[start]

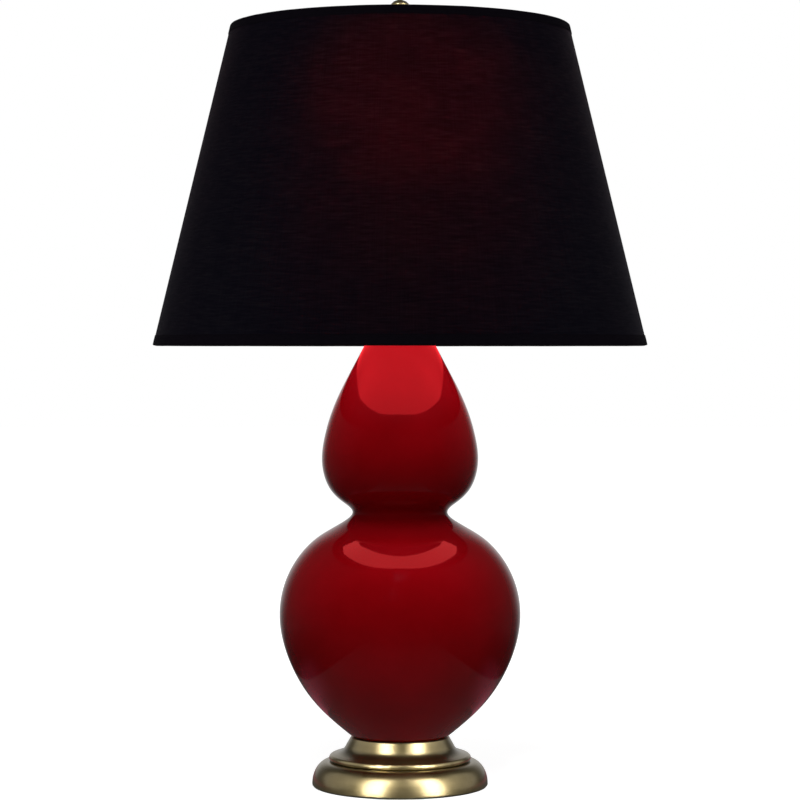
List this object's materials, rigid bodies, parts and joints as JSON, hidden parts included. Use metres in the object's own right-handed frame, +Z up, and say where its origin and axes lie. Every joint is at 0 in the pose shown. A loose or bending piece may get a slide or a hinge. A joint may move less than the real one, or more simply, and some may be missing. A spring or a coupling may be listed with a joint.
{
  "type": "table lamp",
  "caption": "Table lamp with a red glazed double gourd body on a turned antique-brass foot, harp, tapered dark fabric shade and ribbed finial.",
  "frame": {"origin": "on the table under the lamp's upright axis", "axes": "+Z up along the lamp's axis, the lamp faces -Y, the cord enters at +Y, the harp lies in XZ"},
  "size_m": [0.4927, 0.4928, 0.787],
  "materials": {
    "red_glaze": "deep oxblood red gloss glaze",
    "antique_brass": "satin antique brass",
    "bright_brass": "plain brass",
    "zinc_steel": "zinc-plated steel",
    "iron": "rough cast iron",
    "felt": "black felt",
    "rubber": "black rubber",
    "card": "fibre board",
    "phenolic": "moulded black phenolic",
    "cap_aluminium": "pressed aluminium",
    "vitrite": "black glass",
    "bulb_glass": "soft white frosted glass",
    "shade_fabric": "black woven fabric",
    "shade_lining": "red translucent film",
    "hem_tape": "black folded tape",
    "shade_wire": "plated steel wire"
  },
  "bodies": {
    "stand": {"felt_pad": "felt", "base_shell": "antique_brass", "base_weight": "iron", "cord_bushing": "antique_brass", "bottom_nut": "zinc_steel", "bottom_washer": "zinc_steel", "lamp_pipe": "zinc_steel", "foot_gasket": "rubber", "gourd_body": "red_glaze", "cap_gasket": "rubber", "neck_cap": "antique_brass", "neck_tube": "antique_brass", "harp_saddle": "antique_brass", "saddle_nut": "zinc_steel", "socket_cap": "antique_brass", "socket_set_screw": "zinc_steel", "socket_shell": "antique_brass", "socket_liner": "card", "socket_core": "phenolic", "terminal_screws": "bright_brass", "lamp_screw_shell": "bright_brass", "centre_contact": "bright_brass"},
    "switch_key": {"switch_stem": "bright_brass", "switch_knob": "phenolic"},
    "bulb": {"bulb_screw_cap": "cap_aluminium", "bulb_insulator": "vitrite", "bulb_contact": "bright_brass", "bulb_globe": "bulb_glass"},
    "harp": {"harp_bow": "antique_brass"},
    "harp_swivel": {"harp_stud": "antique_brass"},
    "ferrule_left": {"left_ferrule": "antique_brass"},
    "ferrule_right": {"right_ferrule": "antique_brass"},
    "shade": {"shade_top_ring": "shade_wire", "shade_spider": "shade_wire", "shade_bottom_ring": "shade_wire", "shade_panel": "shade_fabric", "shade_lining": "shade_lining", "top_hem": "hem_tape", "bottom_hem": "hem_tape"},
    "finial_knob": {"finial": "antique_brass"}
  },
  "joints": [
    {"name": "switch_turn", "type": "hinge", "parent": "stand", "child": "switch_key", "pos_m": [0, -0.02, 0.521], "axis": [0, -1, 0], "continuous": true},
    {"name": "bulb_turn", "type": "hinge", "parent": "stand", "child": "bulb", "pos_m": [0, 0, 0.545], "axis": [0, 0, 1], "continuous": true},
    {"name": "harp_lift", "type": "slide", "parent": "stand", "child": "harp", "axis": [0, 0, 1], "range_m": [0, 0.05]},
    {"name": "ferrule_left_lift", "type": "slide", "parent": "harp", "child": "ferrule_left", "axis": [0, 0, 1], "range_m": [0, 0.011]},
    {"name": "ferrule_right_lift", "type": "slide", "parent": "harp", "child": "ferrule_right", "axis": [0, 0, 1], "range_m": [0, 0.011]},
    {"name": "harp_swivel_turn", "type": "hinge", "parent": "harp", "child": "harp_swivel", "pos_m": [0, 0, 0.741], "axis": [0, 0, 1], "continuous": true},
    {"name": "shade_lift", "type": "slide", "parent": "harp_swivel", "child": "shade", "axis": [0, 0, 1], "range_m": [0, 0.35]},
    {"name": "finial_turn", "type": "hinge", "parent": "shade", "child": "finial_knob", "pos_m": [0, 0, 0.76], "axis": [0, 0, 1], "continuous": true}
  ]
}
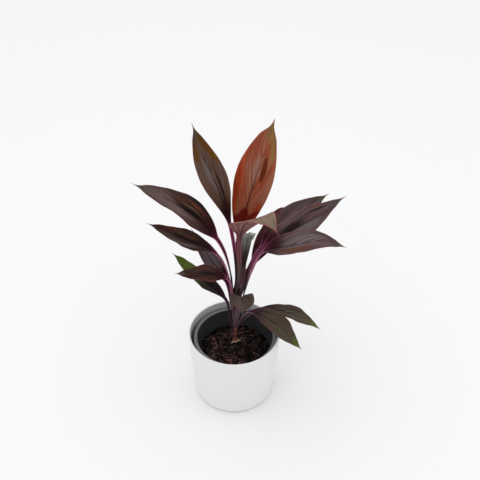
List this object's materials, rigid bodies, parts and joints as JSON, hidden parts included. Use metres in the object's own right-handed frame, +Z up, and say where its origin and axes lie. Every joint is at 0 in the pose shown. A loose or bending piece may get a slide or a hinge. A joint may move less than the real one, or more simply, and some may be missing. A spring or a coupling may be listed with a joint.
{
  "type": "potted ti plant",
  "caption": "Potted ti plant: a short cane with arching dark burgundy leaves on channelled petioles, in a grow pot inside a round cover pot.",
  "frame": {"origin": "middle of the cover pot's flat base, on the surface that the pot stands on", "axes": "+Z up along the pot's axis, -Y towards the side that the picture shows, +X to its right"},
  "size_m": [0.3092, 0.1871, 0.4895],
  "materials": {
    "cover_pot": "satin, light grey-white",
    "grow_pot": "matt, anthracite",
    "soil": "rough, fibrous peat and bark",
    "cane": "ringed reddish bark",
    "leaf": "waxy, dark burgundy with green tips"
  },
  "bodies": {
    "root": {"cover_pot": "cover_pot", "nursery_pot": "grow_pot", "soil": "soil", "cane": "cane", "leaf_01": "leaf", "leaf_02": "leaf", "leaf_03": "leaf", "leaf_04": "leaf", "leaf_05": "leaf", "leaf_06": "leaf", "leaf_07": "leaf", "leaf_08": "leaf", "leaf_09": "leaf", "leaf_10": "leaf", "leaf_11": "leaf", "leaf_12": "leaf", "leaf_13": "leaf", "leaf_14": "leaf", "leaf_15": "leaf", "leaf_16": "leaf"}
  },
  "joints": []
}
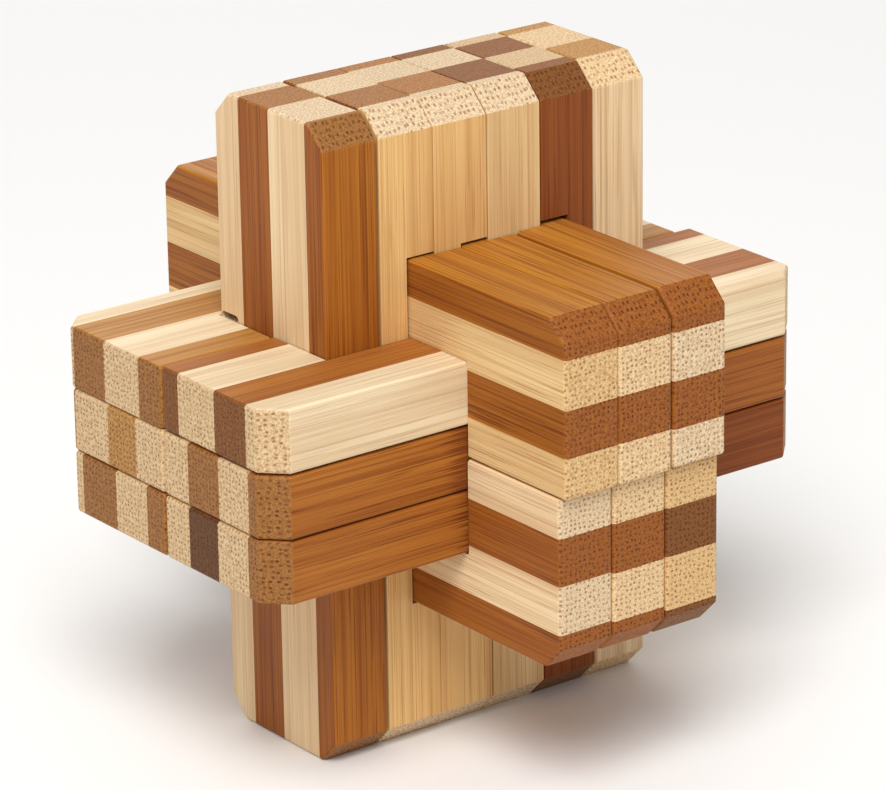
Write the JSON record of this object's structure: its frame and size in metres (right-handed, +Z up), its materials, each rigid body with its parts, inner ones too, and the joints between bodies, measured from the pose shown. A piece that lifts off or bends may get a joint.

[end]

▶ [Description of the task]
Go back to the listing above and please repeat it exactly.

▶ [Answer for this exercise]
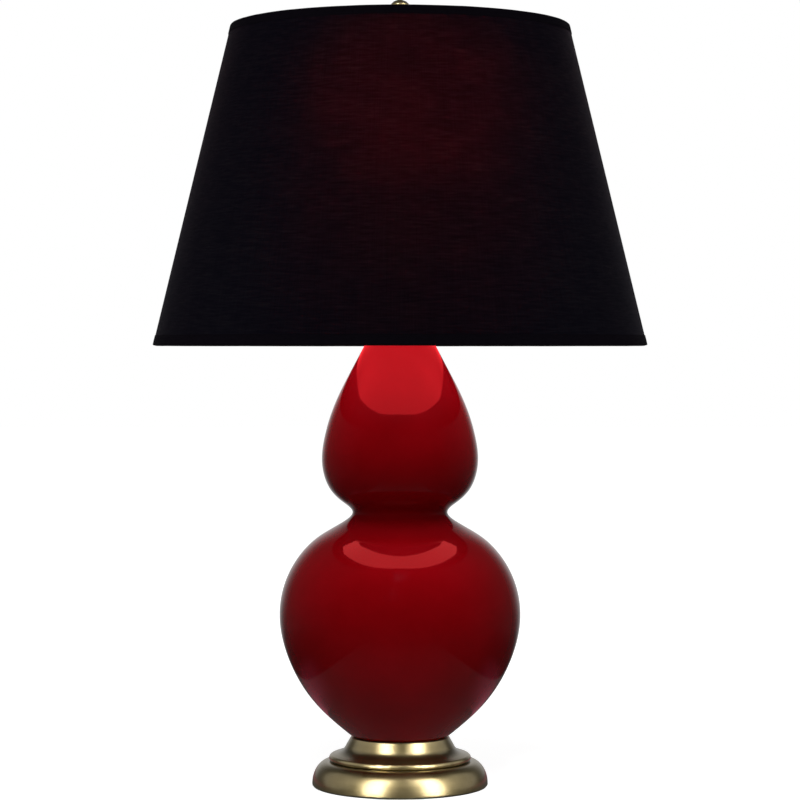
List this object's materials, rigid bodies, parts and joints as JSON, hidden parts included. Use metres in the object's own right-handed frame, +Z up, and say where its origin and axes lie. Every joint is at 0 in the pose shown. A loose or bending piece may get a slide or a hinge. A joint may move less than the real one, or more simply, and some may be missing. A spring or a coupling may be listed with a joint.
{
  "type": "table lamp",
  "caption": "Table lamp with a red glazed double gourd body on a turned antique-brass foot, harp, tapered dark fabric shade and ribbed finial.",
  "frame": {"origin": "on the table under the lamp's upright axis", "axes": "+Z up along the lamp's axis, the lamp faces -Y, the cord enters at +Y, the harp lies in XZ"},
  "size_m": [0.4927, 0.4928, 0.787],
  "materials": {
    "red_glaze": "deep oxblood red gloss glaze",
    "antique_brass": "satin antique brass",
    "bright_brass": "plain brass",
    "zinc_steel": "zinc-plated steel",
    "iron": "rough cast iron",
    "felt": "black felt",
    "rubber": "black rubber",
    "card": "fibre board",
    "phenolic": "moulded black phenolic",
    "cap_aluminium": "pressed aluminium",
    "vitrite": "black glass",
    "bulb_glass": "soft white frosted glass",
    "shade_fabric": "black woven fabric",
    "shade_lining": "red translucent film",
    "hem_tape": "black folded tape",
    "shade_wire": "plated steel wire"
  },
  "bodies": {
    "stand": {"felt_pad": "felt", "base_shell": "antique_brass", "base_weight": "iron", "cord_bushing": "antique_brass", "bottom_nut": "zinc_steel", "bottom_washer": "zinc_steel", "lamp_pipe": "zinc_steel", "foot_gasket": "rubber", "gourd_body": "red_glaze", "cap_gasket": "rubber", "neck_cap": "antique_brass", "neck_tube": "antique_brass", "harp_saddle": "antique_brass", "saddle_nut": "zinc_steel", "socket_cap": "antique_brass", "socket_set_screw": "zinc_steel", "socket_shell": "antique_brass", "socket_liner": "card", "socket_core": "phenolic", "terminal_screws": "bright_brass", "lamp_screw_shell": "bright_brass", "centre_contact": "bright_brass"},
    "switch_key": {"switch_stem": "bright_brass", "switch_knob": "phenolic"},
    "bulb": {"bulb_screw_cap": "cap_aluminium", "bulb_insulator": "vitrite", "bulb_contact": "bright_brass", "bulb_globe": "bulb_glass"},
    "harp": {"harp_bow": "antique_brass"},
    "harp_swivel": {"harp_stud": "antique_brass"},
    "ferrule_left": {"left_ferrule": "antique_brass"},
    "ferrule_right": {"right_ferrule": "antique_brass"},
    "shade": {"shade_top_ring": "shade_wire", "shade_spider": "shade_wire", "shade_bottom_ring": "shade_wire", "shade_panel": "shade_fabric", "shade_lining": "shade_lining", "top_hem": "hem_tape", "bottom_hem": "hem_tape"},
    "finial_knob": {"finial": "antique_brass"}
  },
  "joints": [
    {"name": "switch_turn", "type": "hinge", "parent": "stand", "child": "switch_key", "pos_m": [0, -0.02, 0.521], "axis": [0, -1, 0], "continuous": true},
    {"name": "bulb_turn", "type": "hinge", "parent": "stand", "child": "bulb", "pos_m": [0, 0, 0.545], "axis": [0, 0, 1], "continuous": true},
    {"name": "harp_lift", "type": "slide", "parent": "stand", "child": "harp", "axis": [0, 0, 1], "range_m": [0, 0.05]},
    {"name": "ferrule_left_lift", "type": "slide", "parent": "harp", "child": "ferrule_left", "axis": [0, 0, 1], "range_m": [0, 0.011]},
    {"name": "ferrule_right_lift", "type": "slide", "parent": "harp", "child": "ferrule_right", "axis": [0, 0, 1], "range_m": [0, 0.011]},
    {"name": "harp_swivel_turn", "type": "hinge", "parent": "harp", "child": "harp_swivel", "pos_m": [0, 0, 0.741], "axis": [0, 0, 1], "continuous": true},
    {"name": "shade_lift", "type": "slide", "parent": "harp_swivel", "child": "shade", "axis": [0, 0, 1], "range_m": [0, 0.35]},
    {"name": "finial_turn", "type": "hinge", "parent": "shade", "child": "finial_knob", "pos_m": [0, 0, 0.76], "axis": [0, 0, 1], "continuous": true}
  ]
}
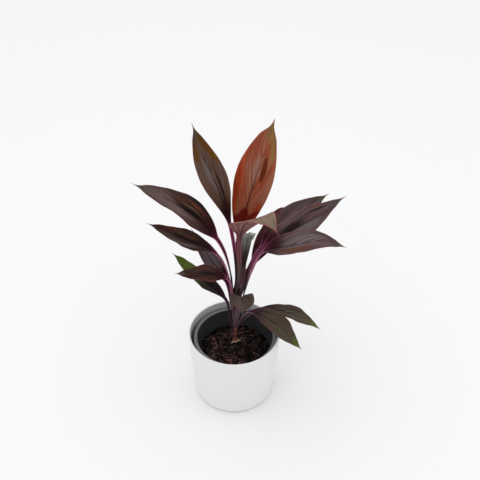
List this object's materials, rigid bodies, parts and joints as JSON, hidden parts included. Use metres in the object's own right-handed frame, +Z up, and say where its origin and axes lie. Every joint is at 0 in the pose shown. A loose or bending piece may get a slide or a hinge. A joint may move less than the real one, or more simply, and some may be missing. A spring or a coupling may be listed with a joint.
{
  "type": "potted ti plant",
  "caption": "Potted ti plant: a short cane with arching dark burgundy leaves on channelled petioles, in a grow pot inside a round cover pot.",
  "frame": {"origin": "middle of the cover pot's flat base, on the surface that the pot stands on", "axes": "+Z up along the pot's axis, -Y towards the side that the picture shows, +X to its right"},
  "size_m": [0.3092, 0.1871, 0.4895],
  "materials": {
    "cover_pot": "satin, light grey-white",
    "grow_pot": "matt, anthracite",
    "soil": "rough, fibrous peat and bark",
    "cane": "ringed reddish bark",
    "leaf": "waxy, dark burgundy with green tips"
  },
  "bodies": {
    "root": {"cover_pot": "cover_pot", "nursery_pot": "grow_pot", "soil": "soil", "cane": "cane", "leaf_01": "leaf", "leaf_02": "leaf", "leaf_03": "leaf", "leaf_04": "leaf", "leaf_05": "leaf", "leaf_06": "leaf", "leaf_07": "leaf", "leaf_08": "leaf", "leaf_09": "leaf", "leaf_10": "leaf", "leaf_11": "leaf", "leaf_12": "leaf", "leaf_13": "leaf", "leaf_14": "leaf", "leaf_15": "leaf", "leaf_16": "leaf"}
  },
  "joints": []
}
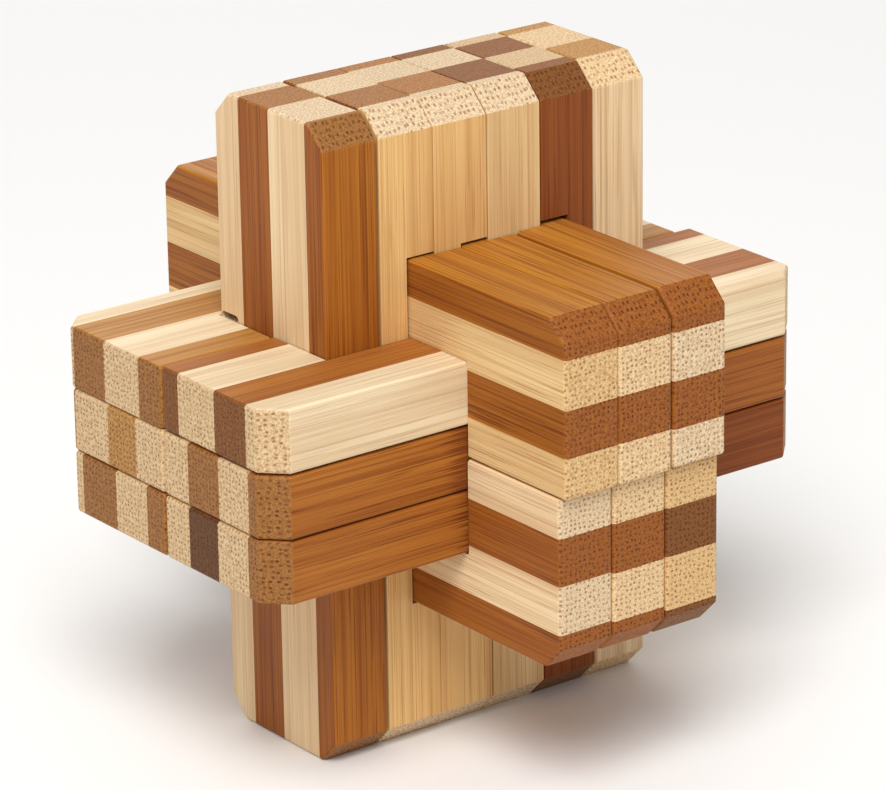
Write the JSON record of this object's structure: its frame and size in metres (right-handed, +Z up), its materials, each rigid body with its parts, inner ones too, and the joints between bodies, measured from the pose shown. A piece that lifts off or bends may get a joint.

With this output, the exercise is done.